The most prominent example of Scarlett’s refusal to accept reality is found at the end of the film. Bonnie is dead, Rhett has left, and Scarlett has collapsed at the bottom of the staircase. Rather than accepting what is at hand, she stares into the camera and thinks of Tara again. Her longing for what was is still her driving force. She wants to go back and rebuild Tara (and possibly her relationship with Rhett), but it is impossible to do so. Scarlett will not accept this fact, and the movie ends on this perceived high note. This is appealing to those in the audience who refuse to accept reality. Movie goers buy in to Scarlett’s denial of her circumstances because they too deny their own. She cannot accept her lot in life, and neither can they.
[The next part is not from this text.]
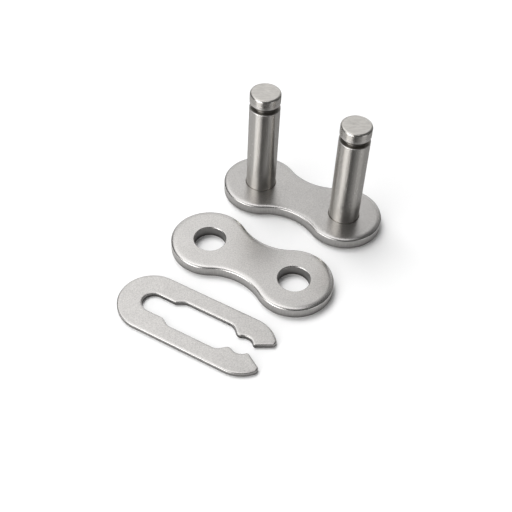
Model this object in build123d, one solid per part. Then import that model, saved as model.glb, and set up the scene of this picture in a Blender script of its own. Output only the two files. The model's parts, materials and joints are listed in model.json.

On pages 163 and 164 of “Spectacle/Gender/History: The Case of Gone with the Wind,” Tom Brown describes the “historical gaze” found in epic films such as Gone with the Wind as a kind of foresight found in the prominent figures in those movies. He states that they “seem endowed with a clairvoyance through which they appear to recognize events to come.” If this is the case, then Scarlett’s “gaze” only works in the short term and in reverse. She can only see the outcomes of her actions as they relate to her status, and she cannot see far into the future because she continually looks backward to the Tara of her youth.
If anyone in the film has a real “historical gaze,” it would be the young man playing the horn in the middle of town as the lists of fallen soldiers are distributed. He is weeping as he plays an up-tempo song while the news of death is passed around. The ridiculousness of the whole situation is revealed as the camera singles in on his tear-filled eyes. The song the band plays sounds lively—almost celebratory—but it cannot mask the horror of the situation, just as Scarlett’s doggedness cannot restore Tara and her youth, and the delusions of grandeur associated with the antebellum South cannot erase the truth of its daily workings.